On November 6, 1977 the new Elvis Costello single, 'Watching the Detectives', entered the U.K. charts at #33. It would peak at #15 and be Costello's last single for Stiff Records.
“I’d written the song in my front room in Whitton, fueled by nothing stronger than a jar of instant coffee after listening repeatedly to the first album by The Clash for what I told people was thirty-six hours, but was definitely all the way through one completely sleepless, caffeinated night. I was trying to work out why the flimsy but furious sound of this record, with its siren guitars and square, dry drumming, could come across as so powerful. I was trying to gather up the words that the singer sprayed out, sounding hoarse and sometimes as if he were wearing an ill-fitting boxer’s gum-shield....
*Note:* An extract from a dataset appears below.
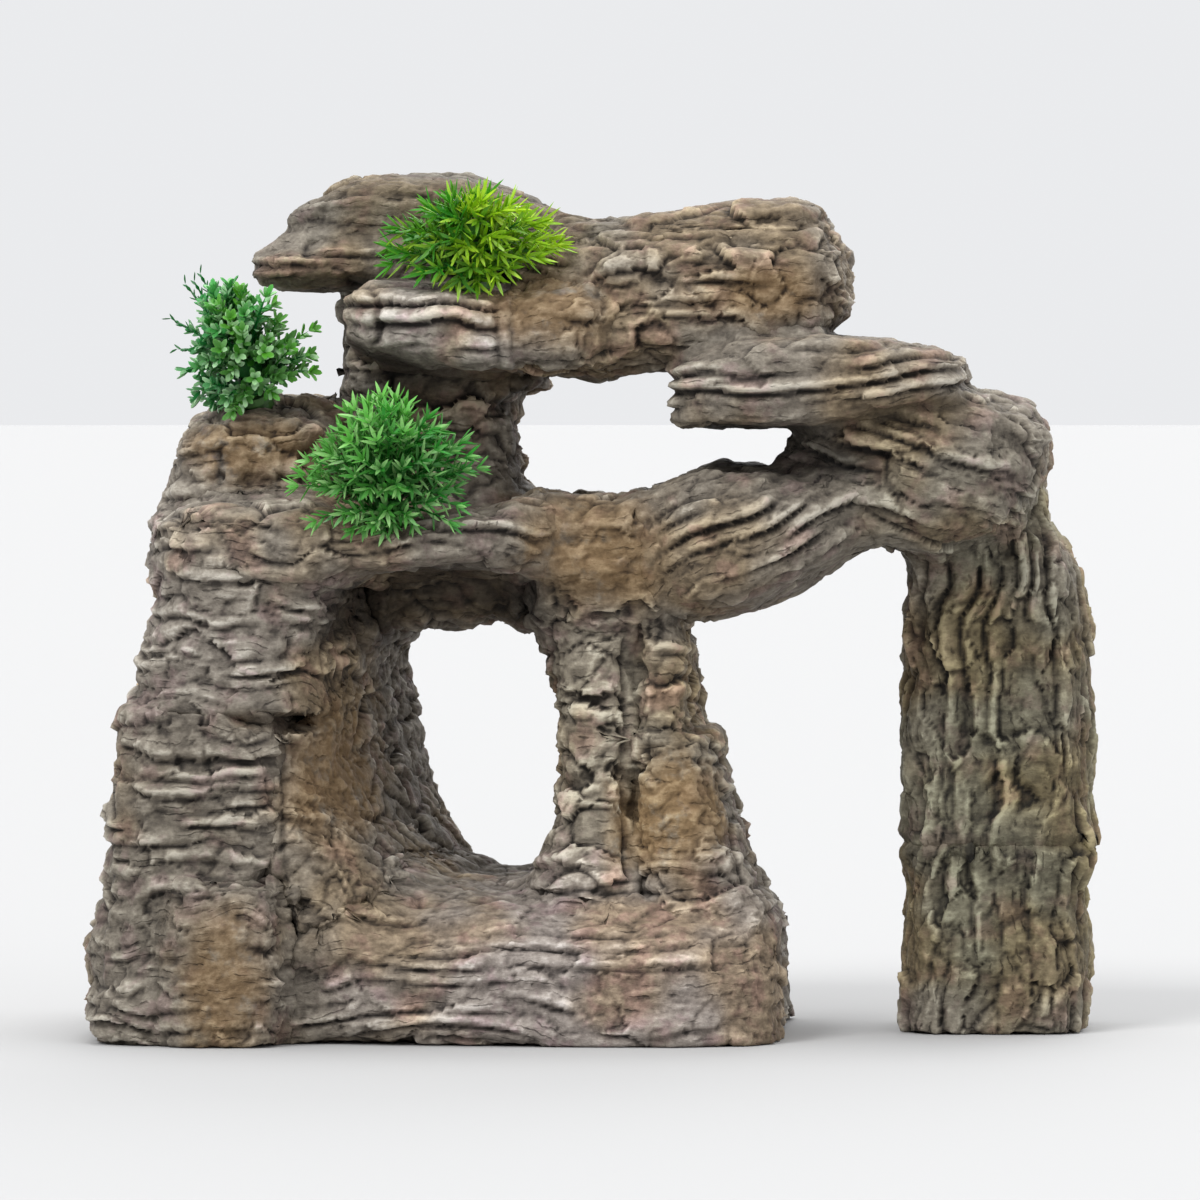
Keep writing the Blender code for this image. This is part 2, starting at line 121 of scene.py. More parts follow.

The song begins with the drums rolling in the style of Culture's 'Two Sevens Clash' before settling into its mellow reggae rhythm.
“After we cut “Watching the Detectives” as a trio, the newly recruited Steve Nason—as he was still known—came in to add spooky little organ figures and as big a piano sound as the dilapidated upright in Pathway could render. I had the idea of a shocking, accelerating figure falling between the words “Shoot, shoot, shoot,” like the sort of things Bernard Herrmann would write for low strings while a woman was being chased up a flight of stairs. I don’t recall if I mentioned the name Bernard Herrmann, I might have just said, “Hitchcock,” but Steve seemed to understand me, and he made the idea into music.
I persuaded Nick Lowe to join me at the microphone during the third verse for the first of many apparently bizarre background vocal ideas, this one sounding like something from The Twilight Zone”.